Job
Copy each line in which the string "manifold" occurs.

Supplied records
● ● ● ● ● ● ●

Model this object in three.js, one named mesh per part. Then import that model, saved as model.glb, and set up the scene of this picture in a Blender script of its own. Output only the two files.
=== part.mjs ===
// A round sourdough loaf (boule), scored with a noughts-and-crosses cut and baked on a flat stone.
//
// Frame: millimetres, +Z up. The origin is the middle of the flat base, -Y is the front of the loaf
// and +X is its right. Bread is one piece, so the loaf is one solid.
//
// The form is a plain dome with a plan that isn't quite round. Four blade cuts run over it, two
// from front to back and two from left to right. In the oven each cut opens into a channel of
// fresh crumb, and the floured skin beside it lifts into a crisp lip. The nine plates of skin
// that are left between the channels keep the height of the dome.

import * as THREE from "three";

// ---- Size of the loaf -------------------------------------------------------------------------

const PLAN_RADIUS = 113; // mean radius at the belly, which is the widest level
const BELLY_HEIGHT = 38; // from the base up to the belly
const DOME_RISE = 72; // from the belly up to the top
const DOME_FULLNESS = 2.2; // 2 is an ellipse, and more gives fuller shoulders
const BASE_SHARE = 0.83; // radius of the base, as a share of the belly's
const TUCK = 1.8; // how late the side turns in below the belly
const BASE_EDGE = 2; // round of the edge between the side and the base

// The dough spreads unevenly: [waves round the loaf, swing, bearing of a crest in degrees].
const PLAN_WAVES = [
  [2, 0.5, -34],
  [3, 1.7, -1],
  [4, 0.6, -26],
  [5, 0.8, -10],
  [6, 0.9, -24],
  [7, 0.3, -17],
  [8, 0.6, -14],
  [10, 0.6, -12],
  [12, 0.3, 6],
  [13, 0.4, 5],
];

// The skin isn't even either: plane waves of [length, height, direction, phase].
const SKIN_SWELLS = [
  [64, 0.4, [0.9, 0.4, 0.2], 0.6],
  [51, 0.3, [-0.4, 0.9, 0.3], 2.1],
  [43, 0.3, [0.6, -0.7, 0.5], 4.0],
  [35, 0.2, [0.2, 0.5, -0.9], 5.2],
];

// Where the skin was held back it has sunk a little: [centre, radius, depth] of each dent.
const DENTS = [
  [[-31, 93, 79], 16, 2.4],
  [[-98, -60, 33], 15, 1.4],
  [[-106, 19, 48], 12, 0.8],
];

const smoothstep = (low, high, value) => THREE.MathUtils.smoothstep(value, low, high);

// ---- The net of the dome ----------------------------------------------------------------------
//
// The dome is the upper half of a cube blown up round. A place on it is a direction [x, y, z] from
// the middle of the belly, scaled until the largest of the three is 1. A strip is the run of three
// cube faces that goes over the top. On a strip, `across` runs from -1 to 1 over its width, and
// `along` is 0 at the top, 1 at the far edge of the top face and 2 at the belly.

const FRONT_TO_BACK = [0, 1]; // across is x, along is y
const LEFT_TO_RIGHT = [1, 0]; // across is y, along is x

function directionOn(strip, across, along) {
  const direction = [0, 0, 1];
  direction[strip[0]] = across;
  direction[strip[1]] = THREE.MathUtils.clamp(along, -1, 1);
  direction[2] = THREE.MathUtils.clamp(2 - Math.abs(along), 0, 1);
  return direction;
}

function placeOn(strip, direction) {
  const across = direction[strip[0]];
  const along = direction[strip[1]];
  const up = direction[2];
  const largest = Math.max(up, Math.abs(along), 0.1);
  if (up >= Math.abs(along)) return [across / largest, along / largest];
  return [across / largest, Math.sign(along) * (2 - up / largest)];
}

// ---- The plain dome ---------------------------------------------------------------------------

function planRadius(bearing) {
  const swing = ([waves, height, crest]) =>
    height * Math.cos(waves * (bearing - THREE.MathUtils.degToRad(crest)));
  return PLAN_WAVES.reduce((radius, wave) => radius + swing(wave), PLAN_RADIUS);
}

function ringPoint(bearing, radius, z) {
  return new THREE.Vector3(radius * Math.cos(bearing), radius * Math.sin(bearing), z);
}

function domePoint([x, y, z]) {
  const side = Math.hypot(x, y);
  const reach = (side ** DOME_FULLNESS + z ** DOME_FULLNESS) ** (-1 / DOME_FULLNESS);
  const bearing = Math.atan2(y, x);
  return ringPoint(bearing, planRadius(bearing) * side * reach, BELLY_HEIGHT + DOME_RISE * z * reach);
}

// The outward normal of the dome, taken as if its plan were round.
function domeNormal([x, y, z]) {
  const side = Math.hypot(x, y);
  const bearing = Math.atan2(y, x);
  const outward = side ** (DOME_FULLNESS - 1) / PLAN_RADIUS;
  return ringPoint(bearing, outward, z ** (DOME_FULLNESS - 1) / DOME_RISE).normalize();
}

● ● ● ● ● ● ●

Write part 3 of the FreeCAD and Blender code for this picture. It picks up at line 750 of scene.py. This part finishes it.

● ● ● ● ● ● ●

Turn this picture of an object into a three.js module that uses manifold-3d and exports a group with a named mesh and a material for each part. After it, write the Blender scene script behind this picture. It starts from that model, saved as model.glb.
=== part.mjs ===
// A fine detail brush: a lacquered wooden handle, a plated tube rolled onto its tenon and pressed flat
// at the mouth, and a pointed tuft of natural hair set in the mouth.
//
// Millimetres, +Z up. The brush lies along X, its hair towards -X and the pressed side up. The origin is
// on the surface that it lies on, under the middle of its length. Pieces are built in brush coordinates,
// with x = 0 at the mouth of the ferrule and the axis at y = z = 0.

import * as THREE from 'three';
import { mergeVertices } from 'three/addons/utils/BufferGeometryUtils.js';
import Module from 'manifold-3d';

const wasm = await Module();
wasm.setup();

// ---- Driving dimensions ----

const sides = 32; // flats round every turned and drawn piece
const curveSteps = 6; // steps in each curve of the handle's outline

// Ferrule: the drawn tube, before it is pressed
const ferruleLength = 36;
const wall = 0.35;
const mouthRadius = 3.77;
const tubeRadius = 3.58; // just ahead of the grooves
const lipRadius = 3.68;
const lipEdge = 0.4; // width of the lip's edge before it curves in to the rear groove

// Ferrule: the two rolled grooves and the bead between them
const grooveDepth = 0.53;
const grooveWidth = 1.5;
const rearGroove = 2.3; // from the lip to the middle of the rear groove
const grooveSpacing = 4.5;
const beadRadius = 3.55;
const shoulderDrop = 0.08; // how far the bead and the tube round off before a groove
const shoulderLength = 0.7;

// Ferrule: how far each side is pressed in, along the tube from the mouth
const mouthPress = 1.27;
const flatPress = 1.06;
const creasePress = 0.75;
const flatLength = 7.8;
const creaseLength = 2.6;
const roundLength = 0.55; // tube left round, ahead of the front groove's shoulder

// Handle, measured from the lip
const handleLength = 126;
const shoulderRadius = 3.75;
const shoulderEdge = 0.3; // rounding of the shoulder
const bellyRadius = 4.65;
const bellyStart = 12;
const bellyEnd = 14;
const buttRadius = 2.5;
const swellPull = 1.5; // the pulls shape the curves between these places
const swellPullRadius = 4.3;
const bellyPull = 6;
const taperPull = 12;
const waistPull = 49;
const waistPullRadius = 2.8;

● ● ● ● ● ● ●

Solution to the problem
Turn this picture of an object into a three.js module that uses manifold-3d and exports a group with a named mesh and a material for each part. After it, write the Blender scene script behind this picture. It starts from that model, saved as model.glb.
import Module from 'manifold-3d';